JULY 6: The Hornets and Ball have officially finalized their deal, with the team issuing a press release to confirm the signing.
JULY 1: The Hornets and LaMelo Ball are finalizing a five-year designated rookie extension that will be worth the maximum salary, according to Shams Charania of The Athletic (Twitter link). Agent Sam Permut tells Adrian Wojnarowski of ESPN (Twitter link) that the two sides have reached an agreement.
Ball’s starting salary on the new deal will pay him at least 25% of the 2024/25 cap. Charania’s report suggests there will be Rose Rule language that could increase that figure to 30% of the cap if Ball earns All-NBA honors next season.

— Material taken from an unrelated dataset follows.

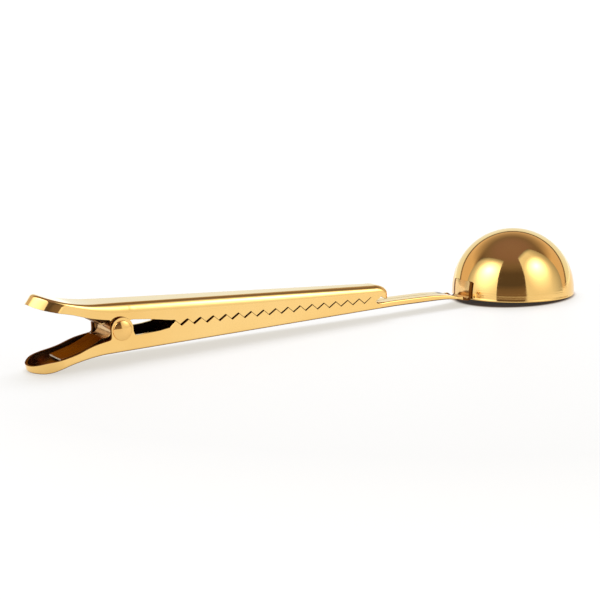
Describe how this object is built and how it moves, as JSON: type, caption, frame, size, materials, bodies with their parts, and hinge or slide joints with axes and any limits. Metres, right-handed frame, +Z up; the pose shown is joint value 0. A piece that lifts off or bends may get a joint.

The exact value of the contract will depend on where the ’24/25 cap lands and whether Ball meets the Rose Rule criteria, but even in a worst-case scenario, it will be worth well north of $200MM. In a best-case scenario (30% starting salary, 10% cap increase), it would be worth $260MM.
Charlotte selected the 6’7″ point guard with the third overall pick in the 2020 draft. He immediately emerged as a lethal and creative scorer all over the floor, and was named the 2020/21 Rookie of the Year despite being limited to just 51 out of 72 possible games (31 starts) in his first season due to injuries.
Ailments have been a recurring theme in Ball’s young career, outside of a relatively healthy 75-game run in 2021/22, during which he made his first All-Star team as an injury replacement.
A right ankle fracture ended his 2022/23 campaign early. He played in just 36 contests for the 27-55 Hornets. When Ball did play last year, he remained his stellar statistical self, though it didn’t particularly contribute to winning. He notched 23.3 PPG on .411/.376/.836 shooting splits, 8.4 APG, 5.4 RPG and 1.3 SPG.
Charlotte is undergoing some major changes this summer. The team selected highly-touted Alabama forward Brandon Miller, widely considered to be another All-Star caliber prospect, using the second pick in this year’s draft. Former longtime majority owner Michael Jordan also sold most of his shares in the club to a new ownership group, led by tech investor Ian Loring and several notable North Carolinians. The Hall of Famer will still retain a stake in the franchise moving forward.